En cas de nouvelle location ou de reconduction du contrat, le nouveau loyer ne pouvait être fixé à un montant supérieur au dernier loyer du contrat précédemment en cours.

Puis c’est la loi du 30 juillet 1982, qui édictait les deux mesures suivantes :

  • Le montant des loyers dus pendant la période du 11 juin au 31 octobre 1982, ne pouvait être supérieur pour le même local ou immeuble au dernier loyer du contrat en cours à la date du 11 juin 1982 ;

  • Les majorations de loyer devant intervenir entre le 11 juin et le 31 octobre 1982 au titre de la révision du loyer ou lors de la conclusion ou du renouvellement du bail, ne pouvait prendre effet qu’à compter du 1er novembre 1982.

Ces mesures autoritaires étaient destinées à éviter les hausses de loyers.

Puis la loi Quillot du 22 juin 1982 édictait un article 56 prévoyant que si des circonstances  économiques graves l’exigeaient, le taux maximum d’évolution des loyers pouvait être fixé pour un ou plusieurs secteurs locatif par un décret en Conseil d’État pris après avis de la Commission nationale des rapports locatifs.

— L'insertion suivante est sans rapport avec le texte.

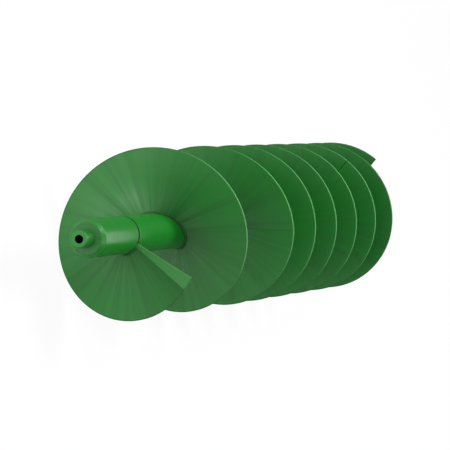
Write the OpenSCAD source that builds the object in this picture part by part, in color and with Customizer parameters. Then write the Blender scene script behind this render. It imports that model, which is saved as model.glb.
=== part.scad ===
// Screw conveyor auger: a tube with a helicoid flight and a turned shaft at each end.
// The screw lies along X. The origin is the centre of the shoulder where the drive
// end's stub meets its journal. Seen from the drive end, angles run clockwise from +Z.

/* [Tube] */
// Outer diameter of the tube and of both journals
tube_d = 88.9; // [70:0.1:120]
// Wall of the tube
tube_wall = 8; // [5:0.5:12]
// Length of the tube
tube_l = 1880; // [1500:10:3000]

/* [Flight] */
// Outer diameter of the flight
flight_d = 400; // [300:5:600]
// Thickness of the flight's plate, square to its surface
plate_t = 8; // [4:0.5:12]
// Pitch of the feed section, at the drive end
feed_pitch = 400; // [300:5:480]
// Pitch of the middle section
middle_pitch = 200; // [120:5:260]
// Pitch of the last section
last_pitch = 180; // [100:5:220]
// Pitch of the run-out, the last section's tail end
end_pitch = 110; // [80:5:220]
// Arc of the feed section, in degrees
feed_arc = 695; // [360:5:720]
// Arc of the last section up to its run-out, in degrees
last_arc = 430; // [360:5:1080]
// Arc of the run-out, in degrees
end_arc = 290; // [90:5:360]
// Clock angle of the flight's leading edge
lead_angle = 42; // [0:1:359]

/* [Flight ends] */
// How far the helix starts ahead of the tube, past the journal
lead_overhang = 30; // [10:1:60]
// Arc of the leading end that is pressed flat, square to the axis
lead_flat_arc = 9; // [4:1:15]
// Clear distance from the tube's end to the middle of the flight's root
root_land = 9; // [8:0.5:16]
// Bare tube behind the trailing edge
tail_bare = 64; // [15:1:90]
// Gap at a butt joint between two sections, in degrees
butt_gap = 0.1; // [0.05:0.05:0.3]

/* [End shafts] */
// Length of each journal, from its shoulder to the tube
journal_l = 240; // [120:5:320]
// Chamfer at the journal's outer end
journal_chamfer = 8; // [2:1:12]
// Diameter of the stub at each end
stub_d = 40; // [30:1:55]
// Length of the stub, from the shoulder
stub_l = 50; // [30:1:80]
// Chamfer at the stub's end
stub_chamfer = 2; // [1:0.5:4]
// Length of the spigot inside the tube
spigot_l = 90; // [50:5:140]
// Chamfer at the spigot's inner end
spigot_chamfer = 4; // [2:1:8]
// Diameter of the tapped hole in the stub, at the tap drill of M22
hole_d = 19.5; // [12:0.5:22]
// Depth of the tapped hole's round wall
hole_l = 45; // [25:1:60]
// Chamfer at the mouth of the tapped hole
hole_chamfer = 1; // [0.5:0.5:2]

/* [Fits] */
// Radial clearance of a spigot in the tube
spigot_gap = 0.1; // [0.05:0.05:0.3]
// Radial clearance of the flight's root round the tube, filled by its weld
root_gap = 0.1; // [0.05:0.05:0.3]
// Depth of the chamfers that make the groove where a journal meets the tube
groove = 1.5; // [0.5:0.5:3]

/* [Hidden] */

$fn = 96;
paint = "#2b7a30";
facet_arc = 5;                    // largest arc of one facet of the flight
drill_point = 118;                // angle of the drill's point, in degrees

tube_r = tube_d / 2;
bore_r = tube_r - tube_wall;
stub_r = stub_d / 2;
hole_r = hole_d / 2;
flight_r = flight_d / 2;
tube_x = journal_l;               // drive end of the tube
tube_end = tube_x + tube_l;       // tail end of the tube
helix_x = tube_x - lead_overhang; // where the feed section's helix starts
root_x_min = tube_x + root_land;  // foremost place of the root's middle

// The middle section fills the length that the other two leave.
feed_l = feed_pitch * feed_arc / 360;
last_l = (last_pitch * last_arc + end_pitch * end_arc) / 360;
middle_l = tube_end - tail_bare - helix_x - feed_l - last_l;
middle_arc = 360 * middle_l / middle_pitch;
feed_end = feed_arc;
middle_end = feed_end + middle_arc;
run_out = middle_end + last_arc;  // where the run-out starts
last_end = run_out + end_arc;

// ---- turned pieces -------------------------------------------------------

// Turns a profile of [x, r] points about the X axis.
module turn(profile)
    rotate([0, 90, 0])
        rotate_extrude()
            polygon([for (p = profile) [p[1], p[0]]]);

// A drilled hole along +X from x = 0: mouth chamfer, round wall and drill point.
module drilled_hole(r, wall_l, mouth) {
    tip_l = r / tan(drill_point / 2);
    wall_x = mouth + wall_l;
    over = 1;
    turn([[-over, 0], [-over, r + mouth + over], [mouth, r],
          [wall_x, r], [wall_x + tip_l, 0]]);
}

// An end shaft as turned, with its stub towards -X and its shoulder at x = 0.
module end_shaft() {
    spigot_r = bore_r - spigot_gap;
    spigot_end = journal_l + spigot_l;
    difference() {
        turn([
            [-stub_l, 0],
            [-stub_l, stub_r - stub_chamfer],
            [-stub_l + stub_chamfer, stub_r],
            [0, stub_r],
            [0, tube_r - journal_chamfer],
            [journal_chamfer, tube_r],
            [journal_l - groove, tube_r],
            [journal_l, tube_r - groove],
            [journal_l, spigot_r],
            [spigot_end - spigot_chamfer, spigot_r],
            [spigot_end, spigot_r - spigot_chamfer],
            [spigot_end, 0]
        ]);
        translate([-stub_l, 0, 0])
            drilled_hole(hole_r, hole_l, hole_chamfer);
    }
}

module drive_end_shaft()
    color(paint)
        end_shaft();

module tail_end_shaft()
    color(paint)
        translate([journal_l + tube_end, 0, 0])
            rotate([0, 180, 0])
                end_shaft();

module centre_tube()
    color(paint)
        turn([
            [tube_x, bore_r],
            [tube_x, tube_r - groove],
            [tube_x + groove, tube_r],
            [tube_end - groove, tube_r],
            [tube_end, tube_r - groove],
            [tube_end, bore_r]
        ]);

// ---- flight --------------------------------------------------------------

// The flight's middle surface is a helicoid. Its angle a is counted from the
// leading edge, and x follows one rule through all three sections, so that each
// section starts where the one before it ends.
function helix_at(a) =
    helix_x
    + feed_pitch * min(max(a, lead_flat_arc), feed_end) / 360
    + middle_pitch * min(max(a - feed_end, 0), middle_arc) / 360
    + last_pitch * min(max(a - middle_end, 0), last_arc) / 360
    + end_pitch * max(a - run_out, 0) / 360;

// The root stays on the tube, while the leading edge sweeps forward past it.
function root_at(a) = max(helix_at(a), root_x_min);

// The pitch at angle a of a section that has this pitch before any run-out.
function pitch_at(a, pitch) = a > run_out ? end_pitch : pitch;

// Half of the plate's length along X at radius r, for a plate that is plate_t
// thick square to a helicoid of that pitch.
function half_plate(r, pitch) =
    plate_t / 2 * sqrt(1 + pow(pitch / (2 * PI * r), 2));

function at_clock(x, r, a) =
    [x, -r * sin(lead_angle + a), r * cos(lead_angle + a)];

// The four corners of the plate's section at angle a: root front, rim front,
// rim back and root back.
function plate_section(a, pitch, root_r) =
    let (
        h_root = half_plate(root_r, pitch_at(a, pitch)),
        h_rim = half_plate(flight_r, pitch_at(a, pitch))
    )
    [
        at_clock(root_at(a) - h_root, root_r, a),
        at_clock(helix_at(a) - h_rim, flight_r, a),
        at_clock(helix_at(a) + h_rim, flight_r, a),
        at_clock(root_at(a) + h_root, root_r, a)
    ];

// One section of the flight, swept from angle a_start to a_end.
module flight_section(a_start, a_end, pitch) {
    steps = ceil((a_end - a_start) / facet_arc);
    step = (a_end - a_start) / steps;
    // The facets' middles, not their corners, clear the round tube by root_gap.
    root_r = (tube_r + root_gap) / cos(step / 2);
    sections = [for (i = [0 : steps]) plate_section(a_start + i * step, pitch, root_r)];
    points = [for (s = sections) each s];
    corners = 4;
    // Between two sections each side of the plate is two triangles.
    sides = [
        for (i = [0 : steps - 1], c = [0 : corners - 1])
            let (
                here = i * corners,
                next = here + corners,
                d = (c + 1) % corners
            )
            each [
                [here + c, here + d, next + d],
                [here + c, next + d, next + c]
            ]
    ];
    last = steps * corners;
    polyhedron(
        points = points,
        faces = concat([[1, 0, 3, 2]], sides, [[last, last + 1, last + 2, last + 3]]),
        convexity = 10
    );
}

module feed_flight()
    color(paint)
        flight_section(0, feed_end, feed_pitch);

module middle_flight()
    color(paint)
        flight_section(feed_end + butt_gap, middle_end, middle_pitch);

module last_flight()
    color(paint)
        flight_section(middle_end + butt_gap, last_end, last_pitch);

centre_tube();
drive_end_shaft();
tail_end_shaft();
feed_flight();
middle_flight();
last_flight();
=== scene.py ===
"""Looks of a screw conveyor auger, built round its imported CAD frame.

The screw lies along X on its flight's rim, as it comes to rest. Every length is in metres
and every piece is made in the row's own frame, so that its object sits at the origin.
"""

import logging
import math
from dataclasses import dataclass, field
from enum import Enum

import bmesh
import bpy
from mathutils import Matrix, Vector


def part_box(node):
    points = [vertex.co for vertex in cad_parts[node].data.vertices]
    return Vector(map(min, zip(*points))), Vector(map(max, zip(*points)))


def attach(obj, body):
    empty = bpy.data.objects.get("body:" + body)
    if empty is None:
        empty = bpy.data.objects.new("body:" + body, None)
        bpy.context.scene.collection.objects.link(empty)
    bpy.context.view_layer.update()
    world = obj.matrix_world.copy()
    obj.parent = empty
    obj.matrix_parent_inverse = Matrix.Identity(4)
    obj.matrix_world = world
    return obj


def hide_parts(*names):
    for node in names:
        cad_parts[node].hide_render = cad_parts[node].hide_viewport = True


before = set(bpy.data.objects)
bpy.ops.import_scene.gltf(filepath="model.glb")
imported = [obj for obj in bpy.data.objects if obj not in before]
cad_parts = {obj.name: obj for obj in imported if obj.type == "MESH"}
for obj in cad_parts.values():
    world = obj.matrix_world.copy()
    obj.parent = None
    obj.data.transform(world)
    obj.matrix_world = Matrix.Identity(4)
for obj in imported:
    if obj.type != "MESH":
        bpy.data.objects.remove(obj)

BODY = "root"
MM = 0.001
ON_AXIS = 1e-4 * MM  # a smaller radius is a point on the axis
FULL_TURN = 2 * math.pi

MATH = "ShaderNodeMath"
VECTOR_MATH = "ShaderNodeVectorMath"
MAP_RANGE = "ShaderNodeMapRange"
MIX = "ShaderNodeMix"
NOISE = "ShaderNodeTexNoise"
SEPARATE = "ShaderNodeSeparateXYZ"
COMBINE = "ShaderNodeCombineXYZ"
SET_POSITION = "GeometryNodeSetPosition"
SHADE_SMOOTH = "GeometryNodeSetShadeSmooth"
PRINCIPLED = "ShaderNodeBsdfPrincipled"
MATERIAL_OUTPUT = "ShaderNodeOutputMaterial"
UNDER, OVER, MIXED = 6, 7, 2  # the two colour inputs and the colour output of a mix

Mesh = bpy.types.Mesh
Object = bpy.types.Object
Material = bpy.types.Material
Tree = bpy.types.NodeTree
Node = bpy.types.Node
Socket = bpy.types.NodeSocket
Sizes = bpy.types.NodeOutputs

log = logging.getLogger("screw")


# ---- small tools ---------------------------------------------------------


def linear(hex_colour: str) -> tuple[float, float, float, float]:
    """Turns an sRGB hex colour into the linear colour that a shader takes.

    Args:
        hex_colour: The colour as "#rrggbb".

    Returns:
        Linear red, green and blue, and an alpha of 1.
    """
    parts = [int(hex_colour[i : i + 2], 16) / 255 for i in (1, 3, 5)]
    light = (c / 12.92 if c <= 0.04045 else ((c + 0.055) / 1.055) ** 2.4 for c in parts)
    return (*light, 1.0)


def per_metre(feature_mm: float) -> float:
    """Returns the pattern scale at which one feature is that many millimetres across."""
    return 1 / (feature_mm * MM)


def add(tree: Tree, kind: str, inputs: dict | None = None, **settings: object) -> Node:
    """Adds a node to a tree, with its values, links and settings.

    Args:
        tree: The shader or geometry tree.
        kind: The node's type name.
        inputs: By input name or number, a value, or a socket to link from, or a node to
            link from by its first output.
        **settings: The node's own properties, by name.

    Returns:
        The new node.
    """
    node = tree.nodes.new(kind)
    for name, value in settings.items():
        setattr(node, name, value)
    for key, value in (inputs or {}).items():
        source = value.outputs[0] if isinstance(value, Node) else value
        if isinstance(source, Socket):
            tree.links.new(source, node.inputs[key])
        else:
            node.inputs[key].default_value = source
    return node


def link_object(name: str, data: Mesh) -> Object:
    """Puts a mesh into the scene as an object at the origin.

    Args:
        name: The name of the object and its mesh.
        data: The finished mesh.

    Returns:
        The new object.
    """
    data.name = name
    obj = bpy.data.objects.new(name, data)
    bpy.context.scene.collection.objects.link(obj)
    return obj


def turn_outwards(mesh: Mesh) -> None:
    """Makes every face of a closed mesh point outwards.

    Args:
        mesh: The mesh, which is changed in place.
    """
    work = bmesh.new()
    work.from_mesh(mesh)
    bmesh.ops.recalc_face_normals(work, faces=work.faces)
    work.to_mesh(mesh)
    work.free()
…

C’est dans le cadre de cette mesure qu’un décret du 29 décembre 1982 prévoyait des majorations maximums pour tous les logements répartis en quatre secteurs.

Par exemple, dans le secteur 4, concernant les bailleurs privés, en cas de changement de locataire, une majoration du loyer pouvait être pratiquée à condition qu’elle ne dépasse pas 6% du dernier loyer du précédent contrat.

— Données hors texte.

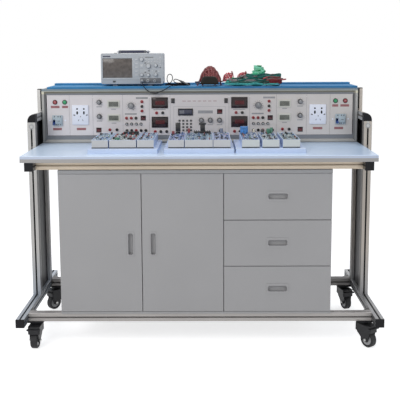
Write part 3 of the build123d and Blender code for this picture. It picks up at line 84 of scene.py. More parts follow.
def noise(tree, scale, detail, stretch=None):
    """Noise in object space, with its scale in waves per metre."""
    source = add(tree, "TexCoord", {}).outputs["Object"]
    if stretch:
        source = add(tree, "Mapping", {"Scale": stretch, "Vector": source}).outputs["Vector"]
    return add(tree, "TexNoise", {"Scale": scale, "Detail": detail, "Vector": source}).outputs["Fac"]


def ramp(tree, value, low, high, start=0.3, end=0.7):
    """Colour that runs from low to high with a value."""
    node = add(tree, "ValToRGB", {"Fac": value})
    for element, position, color in zip(node.color_ramp.elements, (start, end), (low, high)):
        element.position = position
        element.color = (*color, 1)
    return node.outputs["Color"]


def remap(tree, value, low, high, start=0.0, end=1.0):
    """A value between start and end, moved to between low and high."""
    inputs = {"Value": value, "From Min": start, "From Max": end, "To Min": low, "To Max": high}
    return add(tree, "MapRange", inputs).outputs["Result"]


def finish(name, color, vary, rough, spread=0.08, metal=0.0, grain=900.0, depth=0.00004, strength=0.2,
           cloud=6.0, stretch=None, coat=0.0, specular=0.5):
    """Surface with cloudy colour, uneven gloss and a fine grain."""
    material, tree, bsdf = shader(name)
    low, high = ([min(1.0, c * (1 + change)) for c in color] for change in (-vary, vary))
    clouds = noise(tree, cloud, 4.0)
    fine = noise(tree, grain, 2.0, stretch)
    bumps = add(tree, "Bump", {"Height": fine, "Strength": strength, "Distance": depth})
    feed(tree, bsdf, {"Base Color": ramp(tree, clouds, low, high), "Normal": bumps.outputs["Normal"],
                      "Roughness": remap(tree, fine, rough - spread, rough + spread),
                      "Metallic": metal, "Coat Weight": coat, "Specular IOR Level": specular})
    return material


def glazed(name, color, tint, rough=0.12):
    """Dark window behind clear plastic, with a faint cloud in it."""
    material, tree, bsdf = shader(name)
    feed(tree, bsdf, {"Base Color": ramp(tree, noise(tree, 60, 2.0), color, tint),
                      "Roughness": remap(tree, noise(tree, 900, 1.0), rough - 0.04, rough + 0.06),
                      "Coat Weight": 0.3, "Coat Roughness": 0.08, "Specular IOR Level": 0.3})
    return material


M = {
    "lcd_glass": glazed("lcd_glass", (0.15, 0.155, 0.135), (0.21, 0.215, 0.185)),
    "led_glass": glazed("led_glass", (0.018, 0.01, 0.011), (0.03, 0.012, 0.014)),
    "scope_glass": glazed("scope_glass", (0.088, 0.074, 0.067), (0.16, 0.135, 0.12), 0.16),
    "violet_glass": glazed("violet_glass", (0.05, 0.052, 0.085), (0.08, 0.082, 0.125)),
}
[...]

La loi du 6 juillet 1989 a instauré un mécanisme identique, puisque l’article 18 de cette loi, aujourd’hui en vigueur, prévoit que dans la zone géographique où le niveau et l’évolution des loyers comparés à ceux constatés sur l’ensemble du territoire révèlent une situation anormale du marché locatif, un décret en Conseil d’État pris après avis de la Commission nationale de concertation peut fixer le montant maximum d’évolution des loyers des logements vacants et des contrats renouvelés.

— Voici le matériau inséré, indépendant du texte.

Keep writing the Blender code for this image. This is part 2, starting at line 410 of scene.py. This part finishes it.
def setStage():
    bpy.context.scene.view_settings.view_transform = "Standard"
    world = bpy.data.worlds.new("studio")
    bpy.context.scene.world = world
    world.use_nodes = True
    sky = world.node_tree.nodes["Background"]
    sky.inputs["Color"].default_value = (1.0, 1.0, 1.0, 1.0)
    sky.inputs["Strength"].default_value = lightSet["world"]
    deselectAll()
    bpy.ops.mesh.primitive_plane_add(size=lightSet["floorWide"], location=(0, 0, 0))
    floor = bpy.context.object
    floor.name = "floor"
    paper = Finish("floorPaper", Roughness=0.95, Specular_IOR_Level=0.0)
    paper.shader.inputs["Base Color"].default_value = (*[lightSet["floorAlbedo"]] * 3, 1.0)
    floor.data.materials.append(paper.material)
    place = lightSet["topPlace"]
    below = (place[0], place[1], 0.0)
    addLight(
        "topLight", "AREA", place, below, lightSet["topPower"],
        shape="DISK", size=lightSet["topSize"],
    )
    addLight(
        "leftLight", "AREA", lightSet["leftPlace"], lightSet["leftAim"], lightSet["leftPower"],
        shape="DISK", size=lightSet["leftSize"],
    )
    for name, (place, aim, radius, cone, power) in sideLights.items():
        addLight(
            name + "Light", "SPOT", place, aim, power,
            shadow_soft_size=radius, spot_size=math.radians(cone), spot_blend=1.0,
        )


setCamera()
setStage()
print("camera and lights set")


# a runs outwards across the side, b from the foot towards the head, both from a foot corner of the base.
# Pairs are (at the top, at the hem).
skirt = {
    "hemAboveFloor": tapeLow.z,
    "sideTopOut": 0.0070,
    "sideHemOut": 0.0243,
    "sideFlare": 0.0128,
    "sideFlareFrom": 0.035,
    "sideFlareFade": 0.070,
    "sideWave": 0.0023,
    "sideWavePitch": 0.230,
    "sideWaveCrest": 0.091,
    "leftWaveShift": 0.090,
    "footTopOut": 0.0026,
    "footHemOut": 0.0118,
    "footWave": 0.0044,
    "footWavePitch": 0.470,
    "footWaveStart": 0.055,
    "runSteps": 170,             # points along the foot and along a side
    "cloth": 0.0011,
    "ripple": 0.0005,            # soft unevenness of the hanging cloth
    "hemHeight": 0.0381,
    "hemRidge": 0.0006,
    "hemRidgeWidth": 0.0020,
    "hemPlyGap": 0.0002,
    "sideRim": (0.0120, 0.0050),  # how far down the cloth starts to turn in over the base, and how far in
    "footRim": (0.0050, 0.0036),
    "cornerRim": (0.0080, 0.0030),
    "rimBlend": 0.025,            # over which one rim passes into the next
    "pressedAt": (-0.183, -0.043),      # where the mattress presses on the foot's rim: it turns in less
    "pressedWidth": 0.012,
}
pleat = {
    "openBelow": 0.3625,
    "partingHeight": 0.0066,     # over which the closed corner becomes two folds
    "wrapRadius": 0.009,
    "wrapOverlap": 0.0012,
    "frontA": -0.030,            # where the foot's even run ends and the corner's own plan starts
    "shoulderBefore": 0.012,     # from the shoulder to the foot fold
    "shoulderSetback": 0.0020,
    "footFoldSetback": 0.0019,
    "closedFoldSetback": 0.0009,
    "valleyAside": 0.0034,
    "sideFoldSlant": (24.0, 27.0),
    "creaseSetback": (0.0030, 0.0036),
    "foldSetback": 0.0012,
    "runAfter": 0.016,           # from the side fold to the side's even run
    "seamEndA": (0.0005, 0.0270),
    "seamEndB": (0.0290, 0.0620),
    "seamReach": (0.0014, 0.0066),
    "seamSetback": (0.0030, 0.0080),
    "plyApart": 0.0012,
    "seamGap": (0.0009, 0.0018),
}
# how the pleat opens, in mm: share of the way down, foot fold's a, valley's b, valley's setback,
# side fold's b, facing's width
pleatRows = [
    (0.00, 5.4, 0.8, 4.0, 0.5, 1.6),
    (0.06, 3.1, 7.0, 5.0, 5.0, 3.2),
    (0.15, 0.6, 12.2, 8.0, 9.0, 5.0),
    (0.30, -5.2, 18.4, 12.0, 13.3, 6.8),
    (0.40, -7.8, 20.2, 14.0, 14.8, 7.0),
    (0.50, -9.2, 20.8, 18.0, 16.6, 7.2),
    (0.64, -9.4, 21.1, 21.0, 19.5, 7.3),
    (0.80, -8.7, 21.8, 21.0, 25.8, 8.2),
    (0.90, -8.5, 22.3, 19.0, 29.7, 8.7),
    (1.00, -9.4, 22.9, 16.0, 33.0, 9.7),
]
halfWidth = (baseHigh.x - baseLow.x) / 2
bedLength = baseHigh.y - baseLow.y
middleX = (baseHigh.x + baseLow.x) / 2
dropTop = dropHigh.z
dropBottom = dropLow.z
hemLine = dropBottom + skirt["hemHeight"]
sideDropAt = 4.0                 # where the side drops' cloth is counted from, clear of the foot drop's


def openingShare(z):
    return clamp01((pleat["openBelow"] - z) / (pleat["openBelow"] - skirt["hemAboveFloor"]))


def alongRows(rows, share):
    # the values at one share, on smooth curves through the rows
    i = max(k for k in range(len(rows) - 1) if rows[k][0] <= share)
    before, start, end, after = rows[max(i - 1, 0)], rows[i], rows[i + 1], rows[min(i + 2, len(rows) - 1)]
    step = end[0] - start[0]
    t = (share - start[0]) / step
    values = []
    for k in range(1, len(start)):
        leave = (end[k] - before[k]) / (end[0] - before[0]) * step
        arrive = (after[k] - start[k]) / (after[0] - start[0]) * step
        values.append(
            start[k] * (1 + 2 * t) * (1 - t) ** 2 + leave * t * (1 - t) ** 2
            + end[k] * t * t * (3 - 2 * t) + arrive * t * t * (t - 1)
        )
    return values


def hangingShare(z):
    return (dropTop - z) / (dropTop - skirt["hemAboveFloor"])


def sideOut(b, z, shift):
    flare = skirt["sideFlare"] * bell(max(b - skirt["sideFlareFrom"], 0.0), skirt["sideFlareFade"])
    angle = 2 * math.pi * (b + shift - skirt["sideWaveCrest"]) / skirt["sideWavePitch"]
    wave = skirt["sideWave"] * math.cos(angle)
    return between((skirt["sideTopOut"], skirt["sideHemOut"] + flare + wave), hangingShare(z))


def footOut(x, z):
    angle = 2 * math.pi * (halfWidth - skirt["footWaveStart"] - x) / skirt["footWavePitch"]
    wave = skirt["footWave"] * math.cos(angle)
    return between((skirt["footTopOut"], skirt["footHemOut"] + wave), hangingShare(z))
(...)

Ce décret précise sa durée de validité qui ne peut excéder un an, et peut prévoir des adaptations particulières, notamment en cas de travaux réalisés par les bailleurs ou de loyers manifestement sous évalués.

C’est dans le cadre de ce dispositif que tous les ans depuis plus de 20 ans, sont promulgués des décrets limitant la hausse de loyer à 50% de la différence entre le nouveau loyer et l’ancien, en cas de loyer manifestement sous évalué, le dernier en date de ces décrets étant celui du 26 août 2011.

On peut imaginer que le gouvernement prenne un décret en Conseil d’État pris après avis de la Commission nationale de concertation pour fixer le montant maximum d’évolution des loyers des logements vacants et des contrats renouvelés, mais il peut y avoir une difficulté juridique en ce que l’article 18 ne vise que le loyer des logements vacants définis à l’article 17 b, qui contenait des dispositions applicables jusqu’au 31 juillet 1997.

Depuis le 1er août 1997, la fixation des loyers d’origine est donc entièrement libre, de sorte que seule une loi pourrait revenir sur ce dispositif.

Quant à l’article 17 c, il s’agit des loyers manifestement sous évalués et non pas des loyers trop élevés par rapport à la situation du marché locatif. Il est donc inadapté à l’objectif aujourd’hui poursuivi.

Il est donc possible que le gouvernement renonce à utiliser ces dispositions pour prendre un décret qui risquerait d’être annulé, et préfère plutôt le vote d’une loi qui aurait l’avantage de pouvoir s’appliquer d’une manière rétroactive, ainsi que l’avait fait la loi du 30 décembre 1981.